For instance, I’d already been doing a little work with Fred Cobb, the golf coach at North Texas State in Denton, and now I could do more. I worked with the team up there quite a bit over the next few years, and they brought along some pretty good players like Don January, Ross Collins, and Billy Maxwell. Cobb was the best thing that ever happened to golf up there. He had the ability to get the best out of every player he had. Unfortunately, he died at a relatively young age in 1953, and the golf program there has never reached that level since.
I also began to do an occasional appearance or exhibition for MacGregor, and I can honestly say I enjoyed it.
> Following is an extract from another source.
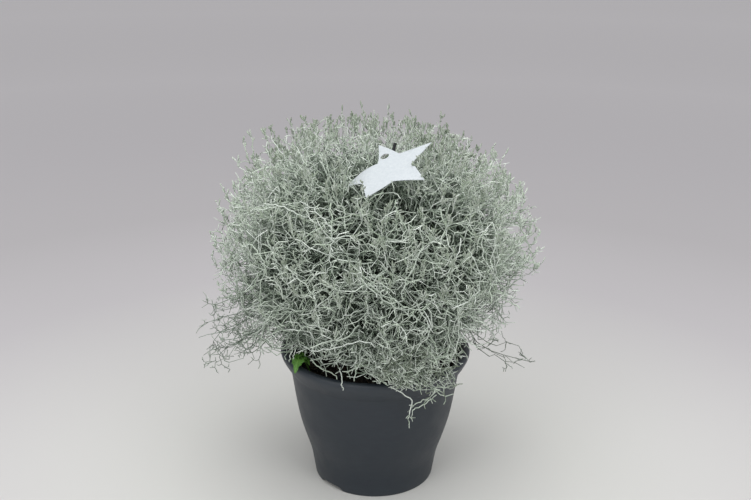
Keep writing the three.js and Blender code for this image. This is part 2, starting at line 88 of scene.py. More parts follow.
def linear(hex_colour: str) -> tuple[float, float, float, float]:
    """Turns an sRGB hex colour to linear light.

    Args:
        hex_colour: six hex digits, such as "3a4046".

    Returns:
        Red, green, blue and an alpha of 1.
    """
    parts = [int(hex_colour[i:i + 2], 16) / 255 for i in (0, 2, 4)]
    return tuple(p / 12.92 if p <= 0.04045 else ((p + 0.055) / 1.055) ** 2.4 for p in parts) + (1.0,)


@dataclass(frozen=True)
class Skin:
    """A material's node tree, its shader and the object's own coordinates."""

    tree: bpy.types.NodeTree
    shader: bpy.types.Node
    place: bpy.types.NodeSocket

    def add(self, kind: str, links: dict | None = None, settings: dict | None = None,
            stops: tuple = (), feeds: str = "") -> bpy.types.Node:
        """Adds a node with its settings and links.

        Args:
            kind: type of the node, such as "ShaderNodeTexNoise".
            links: a plain value or an output socket for each input, by name or number.
            settings: values of the node's own properties, by name.
            stops: places and hex colours of a colour ramp, in rising order.
            feeds: name of the shader's input that the node's first output goes to.

        Returns:
            The new node.
        """
        node = self.tree.nodes.new(kind)
        for name, value in (settings or {}).items():
            setattr(node, name, value)
        for key, value in (links or {}).items():
            if isinstance(value, bpy.types.NodeSocket):
                self.tree.links.new(value, node.inputs[key])
            else:
                node.inputs[key].default_value = value
        for i, (place, colour) in enumerate(stops):
            ramp = node.color_ramp.elements
            stop = ramp[i] if i < len(ramp) else ramp.new(place)
            stop.position = place
            stop.color = linear(colour)
        if feeds:
            self.tree.links.new(node.outputs[0], self.shader.inputs[feeds])
        return node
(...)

Playing exhibitions without the pressure of the media and thousands of fans, but with everyone relaxed and enjoying themselves, was quite a different thing, and a lot of fun as long as there wasn’t too much of it.
About six weeks before the ’47 Masters I received my invitation to play. I’d had enough time off from golf that I was looking forward to it. I called MacGregor, had them send my clubs back, and started practicing. As part of my routine, I would go play at Brookhollow in Dallas with my good friends Jim Chambers and Felix McKnight. I worked at the ranch till noon, then drove over and played. They used to laugh at me because I’d complain about being so sore and I played just terrible at first. They said, “You think you can be digging postholes all morning and come over here and not be sore trying to play golf?” We played at Brookhollow so much that the club finally made me an honorary member, which was a great privilege.
But I got tuned up well enough for the Masters, at least so I wouldn’t embarrass myself, and off Louise and I went. We stayed at the Richmond Hotel, and I can still remember the hot biscuits and country ham you could get there every morning. I didn’t have the ham a lot because it was too salty, but it sure was good.